Secondly, there was no cunning espionage that resulted in a counter bid on Ferrari by Fiat. While the Italian company did eventually buy Ferrari, that wasn’t until 1969. At the time of the film Fiat granted Ferrari a cash stipend as thanks for elevating the stature of Italian cars internationally.
What prompted the deal with Ford to be torpedoed was simple, Enzo Ferrari didn’t want to give up control of his race team. Legend has it; he circled the clause in the paperwork, wrote ‘this will not do’, walked to lunch with his solitary lawyer, and never returned.
8. Enzo Ferrari didn’t attend the race
As the patriarch of Maranello, it would make sense for Enzo Ferrari to be a Le Mans in 1966 to watch his team defeat Ford once more. In the film he is depicted as stoically overseeing proceedings in pitlane, even having a verbal jab at his American equivalent Henry Ford II.
But this is a glaring historical mistake, as Enzo Ferrari didn’t attend Le Mans ’66, meaning he wouldn’t have been present to give a gracious tip of the hat to Ken Miles come race end.
9. Changing from second to fourth gear probably isn’t a strategy that’ll win Daytona for you
One of the more gripping action sequences shows Ken Miles on the final lap of Daytona, attempting to overtake Dan Gurney, also in a GT40. Aside from the fact that he won the ’66 race by eight laps and the stadium floodlights depicted weren’t installed until 1990, Miles’ winning strategy appears to be to shift up to gears to pip his rival Ford on the line. Given that a 7-litre GT40 has a four-speed gearbox, he’d clearly made his way to the head of the pack by driving the thing in second gear. Unlikely.

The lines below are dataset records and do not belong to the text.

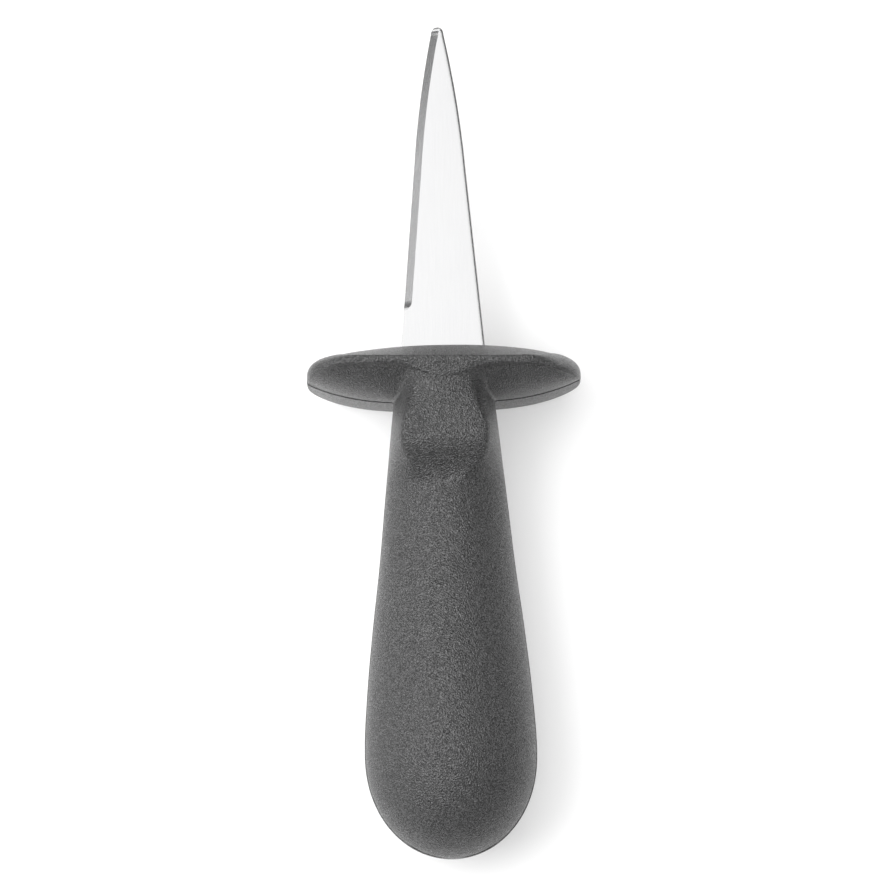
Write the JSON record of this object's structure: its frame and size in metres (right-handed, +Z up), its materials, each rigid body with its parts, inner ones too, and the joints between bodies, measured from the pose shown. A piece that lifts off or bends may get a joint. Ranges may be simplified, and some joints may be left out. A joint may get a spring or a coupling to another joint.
{
  "type": "oyster knife",
  "caption": "Oyster knife: short flat steel blade with a rounded tip in a bulbous black handle with a wide oval guard and a raised thumb pad.",
  "frame": {"origin": "on the surface that the knife lies on, under the middle of its length and of its guard", "axes": "+X across the guard, +Y towards the blade's tip, +Z up, square to the blade's flat and towards the thumb pad"},
  "size_m": [0.0506, 0.155, 0.0317],
  "materials": {
    "blade_steel": "satin stainless steel, fine lengthwise brushing",
    "grip_plastic": "black polypropylene with a fine leather grain"
  },
  "bodies": {
    "root": {"blade": "blade_steel", "thumb_side_shell": "grip_plastic", "far_side_shell": "grip_plastic"}
  },
  "joints": []
}
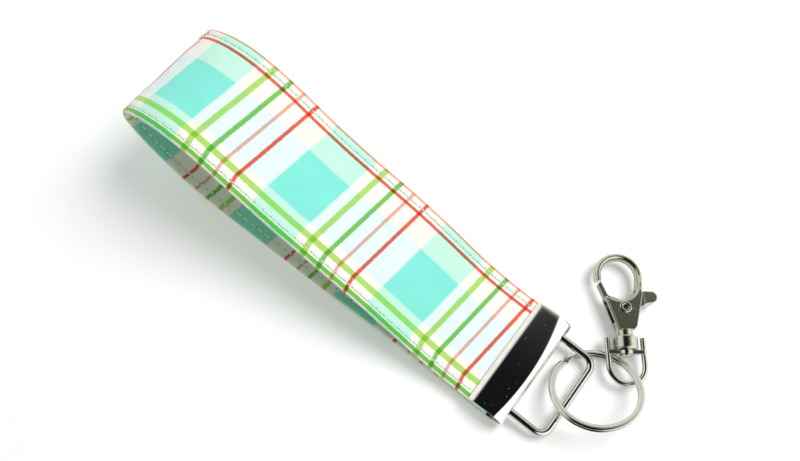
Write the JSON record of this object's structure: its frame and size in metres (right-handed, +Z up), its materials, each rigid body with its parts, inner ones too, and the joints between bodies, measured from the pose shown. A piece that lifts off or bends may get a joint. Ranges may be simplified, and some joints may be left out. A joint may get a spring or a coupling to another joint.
{
  "type": "wristlet keychain",
  "caption": "Folded fabric wrist strap in a sheet metal end clamp, with a bail, a split key ring and a swivel lever clasp.",
  "frame": {"origin": "centre of the flat underside of the strap clamp, on the surface the keychain lies on", "axes": "+X from the wrist loop towards the metal parts, +Y across the strap, +Z up from the surface it lies on"},
  "size_m": [0.1519, 0.0583, 0.0365],
  "materials": {
    "printed_fabric": "printed plain-weave cotton, plaid in aqua, lime, green, pink and red on off-white",
    "interlining": "stiff non-woven interlining, hidden",
    "thread": "pale twisted sewing thread",
    "plated_sheet": "bright nickel plate on steel sheet",
    "plated_wire": "bright nickel plate on steel wire",
    "plated_casting": "bright nickel plate on zinc alloy casting",
    "plated_rivet": "bright nickel plate on a tubular rivet",
    "spring_steel": "drawn spring wire, hidden"
  },
  "bodies": {
    "strap": {"strap_cover": "printed_fabric", "strap_core": "interlining", "outer_thread_near": "thread", "outer_thread_far": "thread", "inner_thread_near": "thread", "inner_thread_far": "thread", "clamp": "plated_sheet"},
    "bail": {"bail": "plated_wire"},
    "split_ring": {"split_ring": "plated_wire"},
    "swivel_bow": {"swivel_bow": "plated_wire"},
    "hook": {"hook_body": "plated_casting", "gate_rivet": "plated_rivet", "gate_spring": "spring_steel"},
    "gate_lever": {"gate_lever": "plated_casting"}
  },
  "joints": [
    {"name": "bail_swing", "type": "hinge", "parent": "strap", "child": "bail", "pos_m": [0.00275, 0, 0.00417], "axis": [0, -1, 0], "range_deg": [-35, 40]},
    {"name": "ring_swing", "type": "hinge", "parent": "bail", "child": "split_ring", "pos_m": [0.01527, 0, 0.00277], "axis": [0, -1, 0], "range_deg": [0, 80]},
    {"name": "bow_travel", "type": "hinge", "parent": "split_ring", "child": "swivel_bow", "pos_m": [0.019, 0.0057, 0.0055], "axis": [-0.2897, 0.275, 0.9168], "range_deg": [-140, 12]},
    {"name": "swivel_turn", "type": "hinge", "parent": "swivel_bow", "child": "hook", "pos_m": [0.01876, 0.02107, 0.0036], "axis": [-0.5985, 0.8012, 0], "continuous": true},
    {"name": "gate_open", "type": "hinge", "parent": "hook", "child": "gate_lever", "pos_m": [0.01345, 0.02884, 0.0036], "axis": [0, 0, -1], "range_deg": [0, 28], "stiffness_Nm_per_rad": 0.02, "springref_deg": -17.19}
  ]
}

10. An inconvenient truth?
The movie claims that that Shelby was the first American to have won Le Mans. While he did win the 1959 race in an Aston Martin, both Phil Hill and Luigi Chinetti were American who had previously stood on the top step of the podium at La Sarthe, in 1958 and 1949 respectively. The reason they were both erased from history for the movie? Maybe because both drove Ferraris to victory.